Der Jugendklub hat uns beim Verteilen unterstützt
Miriam hat alles unglaublich tapfer mitgemacht. Es wird uns glaube ich erst so langsam klar, was alles passiert ist, sie ist auf jeden Fall noch nicht darüber hinweg. Direkt in der ersten Woche hat sie aber schon ihre alten Anziehsachen aussortiert und Spielzeuge, die sich nicht mehr braucht um diese nach Kaule zu schicken. Sie hat mir beim Packen geholfen und es mir sehr einfach gemacht, mich auf die Arbeit zu konzentrieren. Trotzdem, diese Erfahrungen werden uns unser Leben lang begleiten, und es wird wohl Monate lang dauern, bis wir beim Röhren einer Royal Enfield oder beim Türschlagen nicht mehr zusammenzucken…
Wir waren dann zur Erholung einen Monat in Deutschland und hatten eine tolle Zeit dort, wir waren auf Texel am Strand und haben auch sonst alles getan, damit Miriam auf andere Gedanken kommt. Jetzt wo wir wieder hier sind muss sie wieder in die Schule, das schmeckt ihr nicht so gut, aber das wird auch noch hoffe ich.

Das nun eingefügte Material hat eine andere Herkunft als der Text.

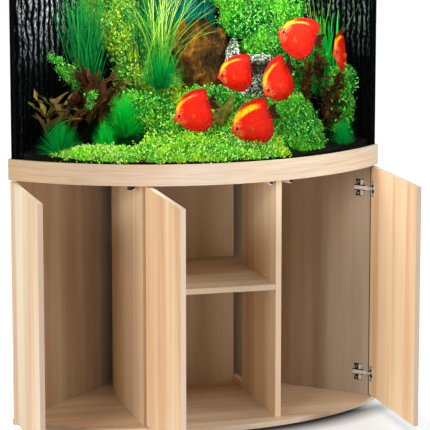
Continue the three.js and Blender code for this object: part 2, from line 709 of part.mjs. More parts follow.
// A bark-like panel stands against each side pane, from the filter to the front pane.
function rearPanels() {
  const top = FLANGE_Z - BARK_BELOW;
  const height = top - TANK_FLOOR;
  const length = LEG;
  const panel = new THREE.BoxGeometry(length, BARK, height, 16, 1, 10);
  const position = panel.attributes.position;
  for (let i = 0; i < position.count; i += 1) {
    if (position.getY(i) > 0) {
      const drop = BARK_RELIEF * relief(position.getX(i), position.getZ(i));
      position.setY(i, BARK / 2 - drop);
    }
  }
  panel.translate(length / 2 + FILTER_SIDE + 6 * SEAM, BARK / 2 + 2 * SEAM, height / 2 + TANK_FLOOR);
  const toTank = new THREE.Matrix4()
    .makeRotationZ(Math.PI + Math.PI / 4)
    .setPosition(0, HALF_CHORD - WATER_INSET * Math.SQRT2, 0);
  panel.applyMatrix4(toTank);
  const inside = prism(outline(0, WATER_INSET + 3 * SEAM), TANK_FLOOR - 1, RIM_Z);
  const fitted = common(panel, inside);
  for (const [side, group] of Object.entries(SIDES)) {
    add(group, "bark_panel_" + side, fitted, bark);
  }
}

// Height of the bed above the tank's floor: low at the front pane, higher towards the rear
// corner, and gently uneven.
function bedHeight(x, y) {
  const rise = THREE.MathUtils.smoothstep(y, frontY(0), HALF_CHORD - FILTER_SIDE * Math.SQRT2);
  const uneven = 5 * Math.sin(x * 0.017 + 1) * Math.cos(y * 0.014);
  return BED_FRONT + (BED_REAR - BED_FRONT) * rise + uneven * rise;
}

// What stands on the bed has a level seat in it.
const stoneSeat = seat(STONE_X, STONE_Y, STONE_RADIUS);
const pebbleSeat = seat(PEBBLE_X, PEBBLE_Y, PEBBLE_RADIUS);
const rootSeat = seat(WOOD_X, WOOD_Y, WOOD_RADIUS);

function seat(x, y, radius) {
  return { x, y, radius: radius + SEAT_MARGIN, z: TANK_FLOOR + bedHeight(x, y) };
}

function levelSeat(ground, { x, y, radius, z }) {
  const filled = join(ground, roundBar(radius, TANK_FLOOR, z).translate(x, y, 0));
  return cut(filled, roundBar(radius, z, RIM_Z).translate(x, y, 0));
}

function bed() {
  const width = 2 * HALF_CHORD;
  const depth = HALF_CHORD - frontY(0);
  const slab = new THREE.BoxGeometry(width, depth, 2, 20, 15, 1);
  slab.translate(0, frontY(0) + depth / 2, TANK_FLOOR + 1);
  const position = slab.attributes.position;
  for (let i = 0; i < position.count; i += 1) {
    if (position.getZ(i) > TANK_FLOOR + 1) {
      position.setZ(i, TANK_FLOOR + bedHeight(position.getX(i), position.getY(i)));
    }
  }
  const backInset = WATER_INSET + BARK + 4 * SEAM;
  const inside = prism(outline(backInset, WATER_INSET + SEAM), TANK_FLOOR - 1, RIM_Z);
  const corner = HALF_CHORD - WATER_INSET * Math.SQRT2;
  const side = (FILTER_SIDE + 6 * SEAM) * Math.SQRT2;
  const filterPlan = polygon([
    [0, corner + side],
    [-side, corner],
    [0, corner - side],
    [side, corner],
  ]);
  const room = prism(filterPlan, TANK_FLOOR - 1, RIM_Z);
  const ground = cut(common(slab, inside), room);
  const levelled = [stoneSeat, pebbleSeat, rootSeat].reduce(levelSeat, ground);
  add(aquarium, "planted_bed", levelled, gravel);
}

// A boulder: a faceted ball stretched or pressed to its height, with a level foot.
function boulder(name, place, radius, squash) {
  const ball = new THREE.IcosahedronGeometry(radius, 3);
  const position = ball.attributes.position;
  for (let i = 0; i < position.count; i += 1) {
    const p = new THREE.Vector3().fromBufferAttribute(position, i);
    const rough = 1 + 0.16 * Math.sin(p.x * 0.07 + 2) * Math.cos(p.y * 0.06 + p.z * 0.05);
    position.setXYZ(i, p.x * rough, p.y * rough * 0.8, p.z * rough * squash);
  }
  const footZ = -0.45 * radius * squash;
  const below = box(-2 * radius, 2 * radius, -2 * radius, 2 * radius, -4 * radius, footZ);
  const mesh = add(aquarium, name, cut(ball, below), stone);
  mesh.position.set(place.x, place.y, place.z + SEAM - footZ);
}

// A thick root stands on the bed and splits into three stubs.
function root() {
  const branch = (radius, ...points) => {
    const curve = new THREE.CatmullRomCurve3(points.map((p) => new THREE.Vector3(...p)));
    const section = new THREE.Shape().absarc(0, 0, radius, 0, 2 * Math.PI, false);
    const options = { steps: 8, extrudePath: curve, curveSegments: 4 };
    return new THREE.ExtrudeGeometry(section, options);
  };
  const h = WOOD_HEIGHT;
  const whole = join(
    branch(WOOD_RADIUS, [0, 0, -30], [8, 0, 0.25 * h], [-12, 10, 0.55 * h], [-50, 15, 0.88 * h]),
    branch(0.8 * WOOD_RADIUS, [-5, 5, 0.2 * h], [35, 20, 0.5 * h], [72, 25, 0.85 * h]),
    branch(0.7 * WOOD_RADIUS, [-8, 8, 0.5 * h], [5, 10, 0.75 * h], [12, 5, h]),
  );
  const below = box(-300, 300, -300, 300, -300, 0);
  const mesh = add(aquarium, "root_wood", cut(whole, below), driftwood);
  mesh.position.set(rootSeat.x, rootSeat.y, rootSeat.z + SEAM);
}

basePlate();
glides();
walls();
dividers();
shelfAndPanels();
doors();
frames();
panes();
lightBar();
lids();
filter();
rearPanels();
bed();
boulder("stone_large", stoneSeat, STONE_RADIUS, STONE_SQUASH);
boulder("stone_small", pebbleSeat, PEBBLE_RADIUS, PEBBLE_SQUASH);
root();

export default aquarium;
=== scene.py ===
"""A corner aquarium on its cabinet: the looks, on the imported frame."""

import math
import random

import bmesh
import bpy
from mathutils import Euler, Matrix, Vector, noise


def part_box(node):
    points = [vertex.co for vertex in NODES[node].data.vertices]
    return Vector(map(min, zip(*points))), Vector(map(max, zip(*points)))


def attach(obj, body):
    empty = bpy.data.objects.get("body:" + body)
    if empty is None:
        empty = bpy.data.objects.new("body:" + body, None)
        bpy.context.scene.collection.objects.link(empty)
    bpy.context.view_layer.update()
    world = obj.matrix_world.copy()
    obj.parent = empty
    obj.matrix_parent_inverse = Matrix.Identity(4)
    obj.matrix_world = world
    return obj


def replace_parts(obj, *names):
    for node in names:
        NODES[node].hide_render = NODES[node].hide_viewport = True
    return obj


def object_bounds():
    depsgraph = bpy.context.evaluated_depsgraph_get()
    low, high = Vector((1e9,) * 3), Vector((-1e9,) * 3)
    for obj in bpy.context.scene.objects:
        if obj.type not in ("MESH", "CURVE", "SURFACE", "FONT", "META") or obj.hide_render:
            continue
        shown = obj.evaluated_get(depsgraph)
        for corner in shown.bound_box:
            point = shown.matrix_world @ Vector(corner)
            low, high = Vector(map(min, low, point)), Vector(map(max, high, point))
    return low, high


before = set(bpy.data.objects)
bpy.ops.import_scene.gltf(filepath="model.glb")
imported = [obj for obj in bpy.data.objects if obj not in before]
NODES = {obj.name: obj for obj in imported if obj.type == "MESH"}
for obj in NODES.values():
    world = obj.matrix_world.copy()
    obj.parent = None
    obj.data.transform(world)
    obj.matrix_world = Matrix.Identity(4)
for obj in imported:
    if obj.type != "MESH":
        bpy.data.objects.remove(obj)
TANK = "cabinet_and_tank"
CAD_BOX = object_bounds()
FULL_TURN = 2 * math.pi
BLACK, WHITE = (0, 0, 0), (1, 1, 1)

# ---- camera
CAMERA_PLACE = (-2.032, -7.597, 2.060)
CAMERA_HEADING = 15.4  # degrees to the right of +Y
CAMERA_PITCH = 10.1  # degrees down
CAMERA_LENS = 208.2


def set_camera():
    data = bpy.data.cameras.new("camera")
    data.sensor_width = 36
    data.lens = CAMERA_LENS
    data.clip_end = 100
    camera = bpy.data.objects.new("camera", data)
    camera.location = CAMERA_PLACE
    camera.rotation_euler = (math.radians(90 - CAMERA_PITCH), 0, math.radians(-CAMERA_HEADING))
    bpy.context.scene.collection.objects.link(camera)
    bpy.context.scene.camera = camera


set_camera()


# ---- node helpers
def new_material(name):
    material = bpy.data.materials.new(name)
    material.use_nodes = True
    return material, material.node_tree, material.node_tree.nodes["Principled BSDF"]


def set_inputs(tree, node, inputs):
    """Feeds a node's inputs, each with another node's socket or a plain value."""
    for name, value in inputs.items():
        if isinstance(value, bpy.types.NodeSocket):
            tree.links.new(value, node.inputs[name])
        else:
            node.inputs[name].default_value = value


def add_node(tree, kind, inputs=None, **settings):
    """A new shader node with its own settings and inputs."""
    node = tree.nodes.new("ShaderNode" + kind)
    for name, value in settings.items():
        setattr(node, name, value)
    set_inputs(tree, node, inputs or {})
    return node


def calculate(tree, operation, first, second=0.0):
    """A sum, product or other calculation on one or two numbers."""
    return add_node(tree, "Math", {0: first, 1: second}, operation=operation).outputs[0]


def object_coordinates(tree, scale=(1, 1, 1)):
    """Object coordinates, stretched: a small scale makes long features along that axis."""
    place = add_node(tree, "TexCoord").outputs["Object"]
    return add_node(tree, "Mapping", {"Vector": place, "Scale": scale}).outputs["Vector"]


def split_place(tree):
    """The three object coordinates, by name."""
    return add_node(tree, "SeparateXYZ", {"Vector": object_coordinates(tree)}).outputs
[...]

Unser neues "Heim" in Kaule - leider ist das Demozentrum komplett zerstört
Miriam und Maili Maya

Auf der Baustelle von Damais Erdsackhaus


Insgesamt muss man sagen, dass Nepal ein unglaubliches Land ist. Trotz der Katastrophe und allem, was passiert ist, kommen die Menschen unglaublich schnell wieder auf die Beine. Ein Teil ist mit Sicherheit, dass man in Nepal ja immer ein wenig improvisieren muss. Ich glaube, in Deutschland wäre ein längerer Stromausfall schon eine Überforderung für viele, in Nepal ist das ja auch im Alltag nicht ungewöhnlich. Aber auch sonst, es gibt unglaublich viele Initiativen um besser und nachhaltiger das Land wieder aufzubauen, die Jugend hat ihre Stimme gefunden und es passiert unglaublich viel. So zynisch wie das vielleicht jetzt klingt, aber ich glaube manchmal stimmt es doch, dass man um besser zu werden erst das alte zerstören muss… Mit all den schlimmen Dingen, die durch das Erdbeben ausgelöst wurden, so ist es doch auch eine Chance für Veränderung, Veränderung die Nepal so dringend braucht!
Dieses Bild gefällt mir besonders gut - Das Haus ist kaputt, es wird aber sofort zum trocknen des Getreides genutzt. Lektion: Es war schlimm, aber es geht immer weiter und wir müssen nach vorne schauen!